The safest pattern is to model each notification as a stateful object with a lifecycle: created, pending, acknowledged, completed, expired, or superseded. The extension should keep the authoritative state locally on the device and reconcile it with the backend only when the user or policy action requires it. That means a notification can survive a page reload, but it must not survive a state change that invalidates it. For example, if a user approves a device enrollment from one tab and then opens another tab showing the same prompt, the second prompt should resolve to the same workflow instance instead of creating a second approval path.

At implementation time, teams should define:

  • Which prompts are stackable versus mutually exclusive.
  • Which prompts follow the user across tabs or routes.
  • Which prompts are bound to a single tab or origin.
  • How conflicts are resolved when the same identity action is triggered twice.
  • What event invalidates a prompt, such as logout, timeout, revocation, or policy change.

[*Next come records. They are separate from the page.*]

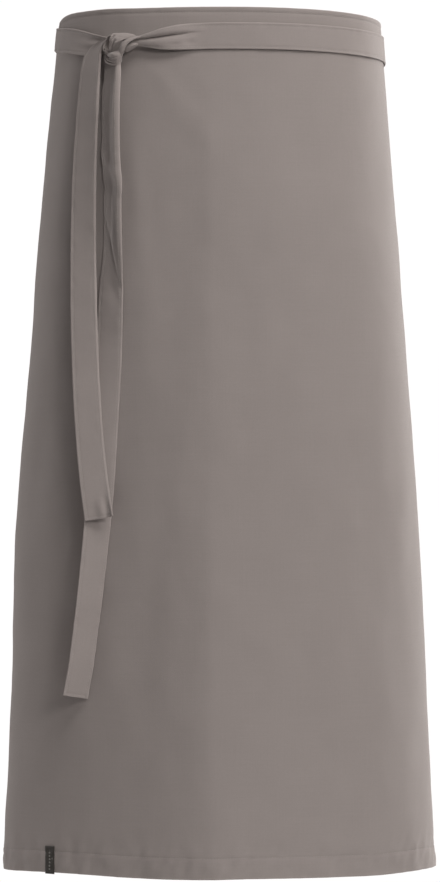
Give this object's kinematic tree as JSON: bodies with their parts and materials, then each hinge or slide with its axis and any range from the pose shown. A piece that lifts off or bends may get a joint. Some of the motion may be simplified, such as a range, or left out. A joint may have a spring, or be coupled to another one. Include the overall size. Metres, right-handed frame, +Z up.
{
  "type": "waist apron",
  "caption": "Long bistro waist apron of plain cloth, wrapped round the hips and tied at the front left, with the tie ends hanging.",
  "frame": {"origin": "middle of the waist opening, level with the middle of the tie at the front", "axes": "+Z up towards the top edge, -Y out of the front, +X to the right in a front view"},
  "size_m": [0.4611, 0.2473, 0.9006],
  "materials": {
    "panel_cloth": "plain woven poly-cotton, matt",
    "tie_cloth": "plain woven poly-cotton, folded and stitched",
    "label_weave": "fine woven tape, matt"
  },
  "bodies": {
    "root": {"apron_panel": "panel_cloth", "tie_round_right": "tie_cloth", "tie_round_left": "tie_cloth", "knot": "tie_cloth", "short_tail": "tie_cloth", "long_tail": "tie_cloth", "hem_label": "label_weave"}
  },
  "joints": []
}
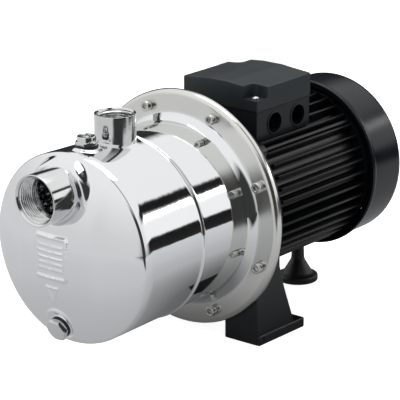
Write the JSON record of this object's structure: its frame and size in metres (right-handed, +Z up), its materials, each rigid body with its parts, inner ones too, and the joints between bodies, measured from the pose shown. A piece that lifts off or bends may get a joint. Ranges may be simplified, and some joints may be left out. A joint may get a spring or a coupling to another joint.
{
  "type": "shallow well jet pump",
  "caption": "Self-priming jet pump with a polished steel casing, threaded suction and discharge sockets, finned electric motor, terminal box, front feet and a rear rubber foot.",
  "frame": {"origin": "on the ground under the middle of the bounding box", "axes": "+Z up, the shaft along Y with the suction socket towards -Y and the fan cover towards +Y, +X to the right seen from the suction side, where the cable entries are"},
  "size_m": [0.224, 0.4384, 0.2315],
  "materials": {
    "polished_stainless": "mirror polished stainless steel",
    "zinc_steel": "zinc plated steel",
    "black_rubber": "matte",
    "black_painted_casting": "black painted aluminium casting",
    "technopolymer": "glass filled moulding",
    "black_plastic": "satin moulding",
    "charcoal_plastic": "satin moulding",
    "laminated_steel": "stacked laminations",
    "copper_winding": "varnished copper wire",
    "bright_steel": "ground",
    "carbon_seal": "lapped carbon",
    "ceramic_seal": "lapped ceramic",
    "white_plastic": "moulded"
  },
  "bodies": {
    "housing": {"casing_shell": "polished_stainless", "suction_socket": "polished_stainless", "discharge_socket": "polished_stainless", "flange_screw_1": "zinc_steel", "flange_screw_2": "zinc_steel", "flange_screw_3": "zinc_steel", "flange_screw_4": "zinc_steel", "flange_screw_5": "zinc_steel", "flange_screw_6": "zinc_steel", "flange_screw_7": "zinc_steel", "flange_screw_8": "zinc_steel", "casing_o_ring": "black_rubber", "casing_cover": "polished_stainless", "diffuser": "technopolymer", "ejector_body": "technopolymer", "jet_nozzle": "technopolymer", "seal_seat": "ceramic_seal", "front_bearing_outer": "bright_steel", "motor_bracket": "black_painted_casting", "rear_foot": "black_rubber", "rear_foot_stud": "zinc_steel", "motor_frame": "black_painted_casting", "rear_shield": "black_painted_casting", "rear_bearing_outer": "bright_steel", "preload_washer": "bright_steel", "tie_rod_1": "zinc_steel", "tie_rod_2": "zinc_steel", "tie_rod_3": "zinc_steel", "tie_rod_4": "zinc_steel", "stator_core": "laminated_steel", "stator_winding_front": "copper_winding", "stator_winding_rear": "copper_winding", "fan_cover": "black_plastic", "terminal_box": "charcoal_plastic", "terminal_box_gasket": "black_rubber", "terminal_box_lid": "charcoal_plastic", "lid_screw_1": "zinc_steel", "lid_screw_2": "zinc_steel", "terminal_block": "white_plastic", "capacitor": "white_plastic"},
    "rotor": {"shaft": "bright_steel", "impeller": "technopolymer", "impeller_nut": "zinc_steel", "impeller_key": "zinc_steel", "seal_ring": "carbon_seal", "seal_spring": "bright_steel", "water_slinger": "black_rubber", "front_bearing_inner": "bright_steel", "rear_bearing_inner": "bright_steel", "rotor_core": "laminated_steel", "cooling_fan": "black_plastic", "fan_clip": "bright_steel"},
    "front_ball_cage": {"front_bearing_balls": "bright_steel"},
    "rear_ball_cage": {"rear_bearing_balls": "bright_steel"},
    "priming_washer": {"priming_seal": "black_rubber"},
    "priming_plug": {"priming_plug": "polished_stainless"},
    "drain_washer": {"drain_seal": "black_rubber"},
    "drain_plug": {"drain_plug": "polished_stainless"}
  },
  "joints": [
    {"name": "rotor_spin", "type": "hinge", "parent": "housing", "child": "rotor", "pos_m": [0, -0.01715, 0.1195], "axis": [0, 1, 0], "continuous": true},
    {"name": "front_cage_spin", "type": "hinge", "parent": "housing", "child": "front_ball_cage", "pos_m": [0, 0.00585, 0.1195], "axis": [0, 1, 0], "continuous": true},
    {"name": "rear_cage_spin", "type": "hinge", "parent": "housing", "child": "rear_ball_cage", "pos_m": [0, 0.16545, 0.1195], "axis": [0, 1, 0], "continuous": true},
    {"name": "priming_washer_lift", "type": "slide", "parent": "housing", "child": "priming_washer", "axis": [0, 0, 1], "range_m": [0, 0.008]},
    {"name": "priming_plug_turn", "type": "hinge", "parent": "priming_washer", "child": "priming_plug", "pos_m": [0, -0.15115, 0.2095], "axis": [0, 0, 1], "range_deg": [0, 2160]},
    {"name": "drain_washer_lift", "type": "slide", "parent": "housing", "child": "drain_washer", "axis": [0, -0.9397, -0.342], "range_m": [0, 0.008]},
    {"name": "drain_plug_turn", "type": "hinge", "parent": "drain_washer", "child": "drain_plug", "pos_m": [0, -0.18615, 0.0525], "axis": [0, -0.9397, -0.342], "range_deg": [0, 2160]}
  ],
  "couplings": [
    {"joint": "front_cage_spin", "follows": "rotor_spin", "ratio": 0.384},
    {"joint": "rear_cage_spin", "follows": "rotor_spin", "ratio": 0.388},
    {"joint": "priming_plug_turn", "follows": "priming_washer_lift", "rad_per_m": 4699.5},
    {"joint": "drain_plug_turn", "follows": "drain_washer_lift", "rad_per_m": 4699.5}
  ]
}
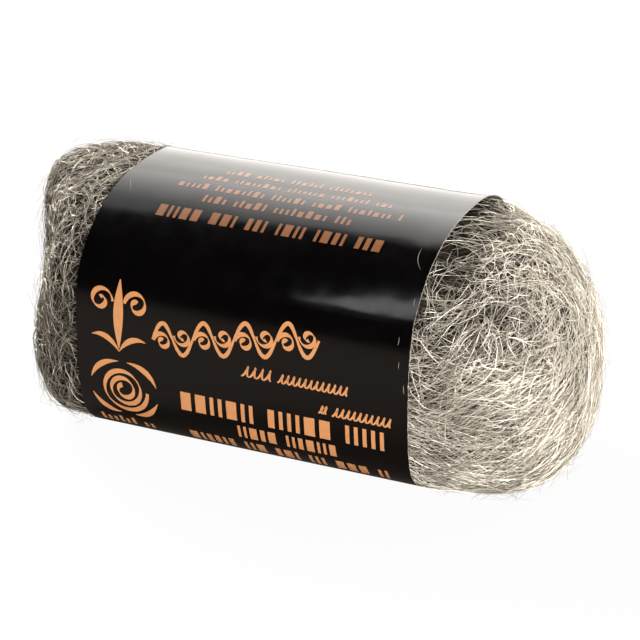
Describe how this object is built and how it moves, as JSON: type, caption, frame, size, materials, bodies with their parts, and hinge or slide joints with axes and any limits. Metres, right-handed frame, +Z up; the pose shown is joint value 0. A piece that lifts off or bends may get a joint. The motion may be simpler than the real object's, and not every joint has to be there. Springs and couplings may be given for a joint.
{
  "type": "steel wool bundle",
  "caption": "Soft roll of fine steel wool held by a wrapped, glued paper label band, with the wool bulging out as a rounded end on each side.",
  "frame": {"origin": "middle of the bounding box's underside, on the surface that the roll lies on", "axes": "+X along the roll towards its longer, rounder end; the label's front faces -Y; +Z up"},
  "size_m": [0.1958, 0.0908, 0.0809],
  "materials": {
    "steel_wool": "fine shaved steel fibres, bright and warm grey, tangled",
    "coated_paper": "gloss-coated label paper printed black, with flat orange print"
  },
  "bodies": {
    "root": {"steel_wool_roll": "steel_wool", "paper_band": "coated_paper"}
  },
  "joints": []
}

That model aligns with identity-centric controls in the NIST Cybersecurity Framework 2.0 because the extension must preserve integrity, traceability, and least surprise across the workflow. For high-risk actions, design the prompt to re-check context at the moment of confirmation rather than assuming the original page state is still valid. Pair that with short-lived local state, explicit tab ownership, and recovery logic that can detect stale prompts after navigation. These controls tend to break down in heavily embedded browser environments with aggressive iframe use, asynchronous redirects, and multiple tabs racing to update the same identity transaction.

Common Variations and Edge Cases

Tighter state binding often increases implementation complexity, requiring teams to balance stronger identity assurance against more frequent prompt rehydration and edge-case handling. Current guidance suggests that the more sensitive the action, the less tolerant the flow should be of ambiguity, but there is no universal standard for exactly how long a prompt may remain valid.

For low-risk actions, a notification may remain visible across pages as long as the action context is unchanged. For privileged actions, best practice is evolving toward explicit expiration, single-use confirmation, and automatic cancellation when the user context shifts. This is especially important when the browser extension mediates access to credentials, API keys, or session-bound approvals, because a stale notification can become a privilege escalation path. The attack patterns discussed in 52 NHI Breaches Analysis show how quickly identity failures become security incidents when lifecycle controls are weak.

Security teams should also decide how to handle recovery after crashes, reconnects, or device sleep. If the extension cannot prove that the original prompt still applies, it should fail closed and ask the user to restart the identity action. That is preferable to silently reusing stale state. In multi-tab and multi-profile browsers, the hardest failures come from duplicate prompts that appear legitimate but are actually competing instances of the same identity event.

Standards & Framework Alignment

This section maps relevant standards and security frameworks to the operational risks and controls described in this guidance.

OWASP Non-Human Identity Top 10 and OWASP Agentic AI Top 10 address the attack and risk surface, while NIST CSF 2.0 set the governance and control requirements practitioners need to meet.

Framework Control / Reference Relevance
OWASP Non-Human Identity Top 10 NHI-03 Notification flows must avoid stale or duplicated identity actions.
OWASP Agentic AI Top 10 A-04 Browser prompts need runtime context checks before action approval.
NIST CSF 2.0 PR.AC-1 Identity workflows depend on controlled access decisions and session integrity.

Bind notification state to verified identity context and revoke it on session change.